Illustration par l’exemple de ce partage des lieux : la période de l’Avent. Le curé a pensé à installer deux sapins. “Un pour Israël, un pour la Palestine, détaille frère Agustin. Les gens pouvaient venir  accrocher une colombe sur l’arbre qu’ils voulaient.”

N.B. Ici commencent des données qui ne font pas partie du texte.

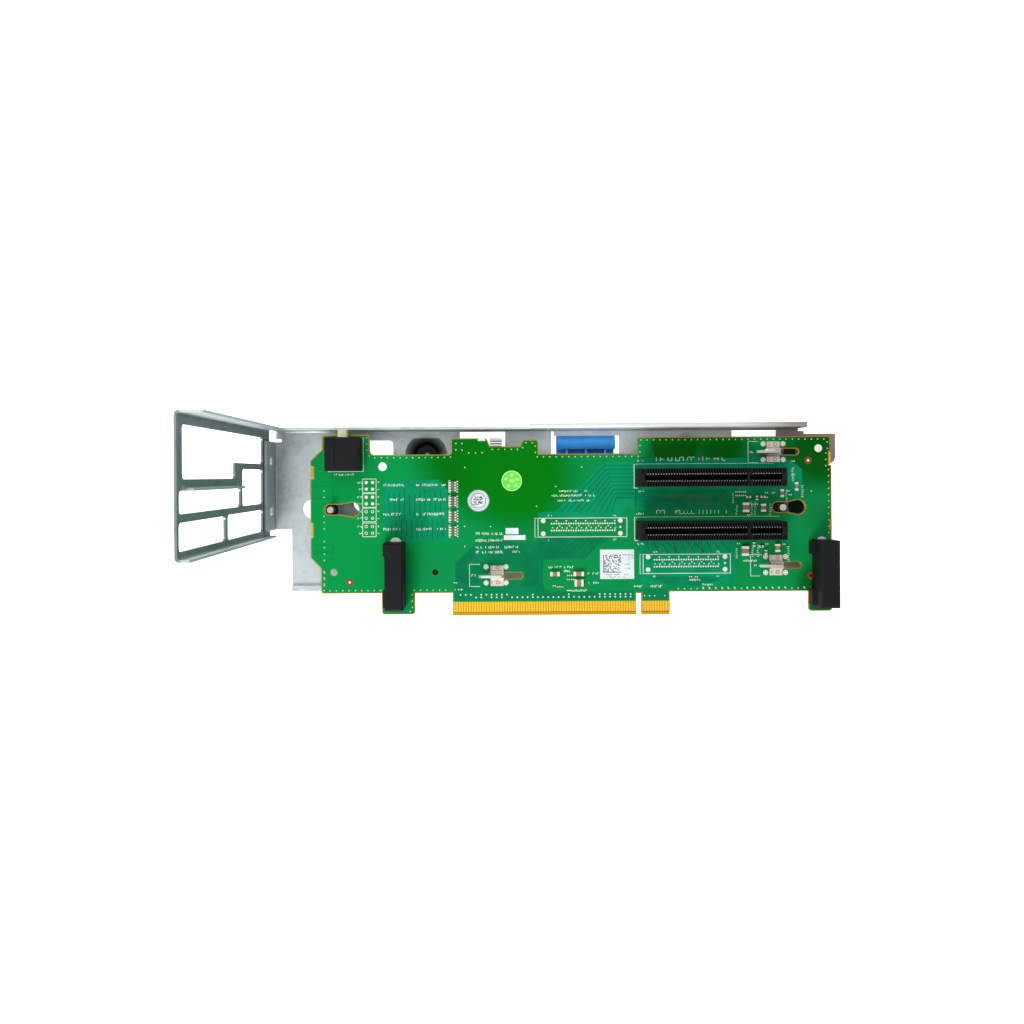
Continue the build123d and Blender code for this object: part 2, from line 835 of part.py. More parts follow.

À l’opposé des paroisses de Cisjordanie ou de Jérusalem, où les arguments politiques ont inondé la période de Noël. “À Bethléem et Jérusalem, les chrétiens n’ont rien d’autre que leurs lieux saints, tandis qu’à Jaffa, les gens ont de meilleures vies. Les familles chrétiennes sont riches, bien éduquées”, décrypte le franciscain qui a servi un temps la Custodie à Bethléem. “À Noël, j’ai récupéré 45 000 shekels (12 000 euros) pour les pauvres de Palestine. Les chrétiens de Jaffa sont moins politiques, mais leur moyen d’action, c’est d’apporter une aide financière.”


Focus – Les chrétiens philippins dans la guerre

Divine et Roni sont installés depuis 24 ans en Israël. Arrivés des Philippines dans l’espoir de gagner un peu plus d’argent, le couple s’occupent de personnes âgées à Tel-Aviv, comme la plupart de leurs 30 000 concitoyens. Les Philippins sont la plus grosse communauté parmi les 300 000 travailleurs étrangers en Israël.

Divine en prière après la messe dominicale à la paroisse Saint Antoine de Jaffa ©Capucine Delaby

Catholiques pratiquants, Divine et Roni sont très impliqués dans la vie de la paroisse Saint-Antoine de Jaffa et du centre pastoral Notre-Dame des Valeurs de Tel-Aviv. Ils ont trois filles. La cadette, Vénus, effectue actuellement son service militaire à la frontière avec Gaza et se rend dans l’enclave pour quelques missions.

Un moyen de s’intégrer dans un État qui ne leur offre pour l’instant qu’un permis de résidence temporaire. “Je n’ai pas peur pour elle, expose Divine. Je sais que ma fille est dans les mains de Dieu. Elle m’a dit : ‘Si je dois mourir, ça sera ainsi’. Elle est prête à ça.”